Essa escuta é o que a equipe do Espaço Gaia se propõe a fazer pelo território do antigo Lixão de Itaoca, e o impacto disso reflete na confiança que os moradores depositam no projeto. “As pessoas que confiam e acreditam na gente. Se o nosso trabalho não fosse impactante estaríamos vazios, mas a casa está cheia”, reiterou Maiara.
O futuro do Salgueiro
Para o futuro, Maiara vislumbra um Complexo do Salgueiro mais reconhecido e assistido. Ela destaca a importância de olhar além da violência e enxergar as pessoas que vivem lá. A água, a luz e o saneamento básico são desafios diários, a serem enfrentados pelos moradores, e precisam do apoio do poder público para conseguir driblar esses problemas. O projeto vai continuar trabalhando e adotando uma abordagem para mitigar os impactos socioeconômicos que o território vem sofrendo.
O lançamento do Relatório, após meses de pesquisa e esforço, foi um passo marcante.

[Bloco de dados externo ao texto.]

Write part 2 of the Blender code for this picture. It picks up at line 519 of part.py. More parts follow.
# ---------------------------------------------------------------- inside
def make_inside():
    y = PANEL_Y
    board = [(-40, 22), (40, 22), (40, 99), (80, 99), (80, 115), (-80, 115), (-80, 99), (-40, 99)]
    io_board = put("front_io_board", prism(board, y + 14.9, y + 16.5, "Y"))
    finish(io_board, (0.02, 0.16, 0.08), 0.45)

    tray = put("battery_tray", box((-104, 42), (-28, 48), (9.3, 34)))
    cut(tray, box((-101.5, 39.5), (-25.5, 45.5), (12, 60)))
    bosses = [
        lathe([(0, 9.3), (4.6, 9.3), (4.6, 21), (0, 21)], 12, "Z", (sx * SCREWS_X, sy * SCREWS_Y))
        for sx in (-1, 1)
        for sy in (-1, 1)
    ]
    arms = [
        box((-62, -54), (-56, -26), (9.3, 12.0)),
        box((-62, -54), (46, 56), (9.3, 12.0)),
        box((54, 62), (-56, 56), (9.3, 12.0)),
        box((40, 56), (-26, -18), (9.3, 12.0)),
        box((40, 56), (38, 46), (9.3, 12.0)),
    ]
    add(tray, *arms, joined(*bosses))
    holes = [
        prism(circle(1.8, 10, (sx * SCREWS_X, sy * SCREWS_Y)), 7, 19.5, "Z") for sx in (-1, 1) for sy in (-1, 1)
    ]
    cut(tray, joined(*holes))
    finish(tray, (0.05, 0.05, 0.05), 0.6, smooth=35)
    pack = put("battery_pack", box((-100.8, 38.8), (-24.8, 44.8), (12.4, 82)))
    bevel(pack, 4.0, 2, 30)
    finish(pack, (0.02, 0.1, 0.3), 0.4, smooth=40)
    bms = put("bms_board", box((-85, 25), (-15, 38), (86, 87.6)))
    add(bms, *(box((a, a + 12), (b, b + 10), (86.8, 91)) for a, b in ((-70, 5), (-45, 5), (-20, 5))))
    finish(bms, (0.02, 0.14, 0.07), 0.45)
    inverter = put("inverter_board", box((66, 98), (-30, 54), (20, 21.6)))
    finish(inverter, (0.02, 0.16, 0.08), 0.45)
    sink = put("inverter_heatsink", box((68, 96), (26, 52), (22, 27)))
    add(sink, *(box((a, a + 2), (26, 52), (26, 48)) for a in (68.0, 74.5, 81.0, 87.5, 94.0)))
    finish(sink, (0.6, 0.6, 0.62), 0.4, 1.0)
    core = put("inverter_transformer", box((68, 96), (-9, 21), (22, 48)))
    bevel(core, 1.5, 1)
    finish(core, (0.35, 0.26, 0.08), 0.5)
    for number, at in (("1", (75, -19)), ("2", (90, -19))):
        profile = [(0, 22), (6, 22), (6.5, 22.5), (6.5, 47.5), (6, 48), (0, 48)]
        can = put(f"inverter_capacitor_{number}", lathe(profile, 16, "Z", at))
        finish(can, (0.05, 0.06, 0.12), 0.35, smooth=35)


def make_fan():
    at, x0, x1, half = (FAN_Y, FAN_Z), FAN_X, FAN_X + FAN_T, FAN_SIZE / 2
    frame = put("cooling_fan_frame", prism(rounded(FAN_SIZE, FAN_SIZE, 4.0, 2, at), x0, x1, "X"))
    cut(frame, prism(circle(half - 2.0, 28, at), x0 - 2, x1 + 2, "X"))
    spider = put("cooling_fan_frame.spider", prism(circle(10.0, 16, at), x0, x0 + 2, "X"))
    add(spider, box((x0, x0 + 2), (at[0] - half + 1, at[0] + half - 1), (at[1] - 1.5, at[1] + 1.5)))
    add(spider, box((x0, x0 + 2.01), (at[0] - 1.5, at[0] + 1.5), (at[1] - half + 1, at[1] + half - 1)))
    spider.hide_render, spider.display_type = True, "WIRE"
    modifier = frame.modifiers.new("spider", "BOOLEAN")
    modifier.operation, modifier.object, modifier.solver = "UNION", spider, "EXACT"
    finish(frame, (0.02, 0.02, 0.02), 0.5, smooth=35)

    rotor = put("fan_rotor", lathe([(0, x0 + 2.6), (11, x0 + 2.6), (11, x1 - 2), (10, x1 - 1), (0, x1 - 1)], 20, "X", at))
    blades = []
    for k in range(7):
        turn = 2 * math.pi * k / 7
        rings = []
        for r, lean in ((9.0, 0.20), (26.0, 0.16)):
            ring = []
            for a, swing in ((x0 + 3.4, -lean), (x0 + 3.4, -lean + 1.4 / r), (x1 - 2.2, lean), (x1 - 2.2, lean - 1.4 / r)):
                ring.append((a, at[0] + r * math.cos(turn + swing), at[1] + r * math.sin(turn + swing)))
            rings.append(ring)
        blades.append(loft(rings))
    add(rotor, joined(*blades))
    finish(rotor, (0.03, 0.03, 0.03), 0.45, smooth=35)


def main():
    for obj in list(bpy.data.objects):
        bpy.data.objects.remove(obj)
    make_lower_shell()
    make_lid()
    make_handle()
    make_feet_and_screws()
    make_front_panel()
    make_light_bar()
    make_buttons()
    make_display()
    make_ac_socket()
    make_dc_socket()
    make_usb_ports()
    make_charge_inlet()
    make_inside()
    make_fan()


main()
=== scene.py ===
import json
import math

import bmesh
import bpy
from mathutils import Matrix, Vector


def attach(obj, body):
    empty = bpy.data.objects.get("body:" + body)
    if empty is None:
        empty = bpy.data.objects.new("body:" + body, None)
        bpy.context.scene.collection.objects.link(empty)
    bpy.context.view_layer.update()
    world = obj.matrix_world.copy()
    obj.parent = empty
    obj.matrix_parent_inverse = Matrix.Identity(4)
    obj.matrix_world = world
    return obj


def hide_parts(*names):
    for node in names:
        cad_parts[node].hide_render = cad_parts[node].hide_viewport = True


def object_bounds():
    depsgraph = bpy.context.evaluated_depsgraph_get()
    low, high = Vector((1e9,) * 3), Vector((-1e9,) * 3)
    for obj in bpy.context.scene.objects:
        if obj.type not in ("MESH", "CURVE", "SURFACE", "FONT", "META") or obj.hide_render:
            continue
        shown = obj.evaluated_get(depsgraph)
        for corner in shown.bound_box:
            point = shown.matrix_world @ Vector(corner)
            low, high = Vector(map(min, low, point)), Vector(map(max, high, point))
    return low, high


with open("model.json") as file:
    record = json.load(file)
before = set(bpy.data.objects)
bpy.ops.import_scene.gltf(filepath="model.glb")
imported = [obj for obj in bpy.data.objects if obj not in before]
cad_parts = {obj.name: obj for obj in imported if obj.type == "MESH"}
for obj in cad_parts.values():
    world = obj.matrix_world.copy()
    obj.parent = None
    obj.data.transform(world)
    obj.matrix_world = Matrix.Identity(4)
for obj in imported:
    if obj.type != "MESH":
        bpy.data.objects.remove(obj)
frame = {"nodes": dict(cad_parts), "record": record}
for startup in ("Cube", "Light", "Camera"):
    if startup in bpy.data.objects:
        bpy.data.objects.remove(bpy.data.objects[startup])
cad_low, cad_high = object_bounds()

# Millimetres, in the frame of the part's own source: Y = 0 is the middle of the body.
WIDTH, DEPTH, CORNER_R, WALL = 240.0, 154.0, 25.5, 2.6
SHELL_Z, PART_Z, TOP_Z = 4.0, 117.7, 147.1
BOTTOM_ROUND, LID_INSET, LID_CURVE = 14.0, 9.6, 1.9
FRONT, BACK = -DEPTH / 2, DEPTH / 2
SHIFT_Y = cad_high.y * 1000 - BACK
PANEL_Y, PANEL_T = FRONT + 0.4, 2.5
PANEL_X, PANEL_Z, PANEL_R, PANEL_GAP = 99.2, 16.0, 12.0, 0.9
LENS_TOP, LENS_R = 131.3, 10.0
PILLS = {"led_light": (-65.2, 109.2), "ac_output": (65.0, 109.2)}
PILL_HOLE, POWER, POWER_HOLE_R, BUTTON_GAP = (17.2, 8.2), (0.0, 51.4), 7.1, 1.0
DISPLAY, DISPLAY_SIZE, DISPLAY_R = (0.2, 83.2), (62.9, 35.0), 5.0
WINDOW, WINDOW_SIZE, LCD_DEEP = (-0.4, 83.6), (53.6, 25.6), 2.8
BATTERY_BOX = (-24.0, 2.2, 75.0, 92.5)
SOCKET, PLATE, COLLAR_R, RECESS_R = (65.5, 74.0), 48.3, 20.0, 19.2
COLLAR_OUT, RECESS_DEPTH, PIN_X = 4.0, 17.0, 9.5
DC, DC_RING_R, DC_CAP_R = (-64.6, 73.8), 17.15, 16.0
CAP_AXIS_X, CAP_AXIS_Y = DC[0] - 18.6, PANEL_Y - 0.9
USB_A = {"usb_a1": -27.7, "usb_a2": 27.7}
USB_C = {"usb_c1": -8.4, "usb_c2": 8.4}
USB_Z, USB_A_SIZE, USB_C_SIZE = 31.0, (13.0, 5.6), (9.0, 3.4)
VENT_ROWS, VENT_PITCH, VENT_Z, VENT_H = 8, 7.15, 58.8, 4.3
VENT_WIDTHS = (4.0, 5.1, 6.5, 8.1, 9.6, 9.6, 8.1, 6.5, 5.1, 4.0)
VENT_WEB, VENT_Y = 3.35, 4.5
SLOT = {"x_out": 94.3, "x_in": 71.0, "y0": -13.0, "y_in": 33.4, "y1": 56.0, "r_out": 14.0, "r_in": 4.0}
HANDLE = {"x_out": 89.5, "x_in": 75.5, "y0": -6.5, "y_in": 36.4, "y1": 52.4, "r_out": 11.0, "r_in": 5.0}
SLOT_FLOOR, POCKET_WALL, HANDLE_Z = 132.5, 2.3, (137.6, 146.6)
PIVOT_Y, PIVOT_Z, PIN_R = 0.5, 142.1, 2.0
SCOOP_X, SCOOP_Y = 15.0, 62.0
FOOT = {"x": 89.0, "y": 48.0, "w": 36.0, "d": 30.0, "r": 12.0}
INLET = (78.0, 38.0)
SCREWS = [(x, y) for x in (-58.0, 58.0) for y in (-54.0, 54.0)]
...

Maiara expressou seu entusiasmo por continuar essa jornada, consciente de que cada passo dado é uma contribuição valiosa para a transformação no Complexo do Salgueiro. O Espaço Gaia é mais do que um projeto, é uma fonte de esperança e mudança para uma comunidade que merece ser ouvida e apoiada.
A Casa Fluminense acredita em um futuro mais justo e igualitário, e é fundamental unir forças com organizações como o Gaia para que esse caminho seja projetado de forma coletiva. Potencializando a incidência política que a sociedade civil e as organizações podem ter a favor de uma metrópole mais justa.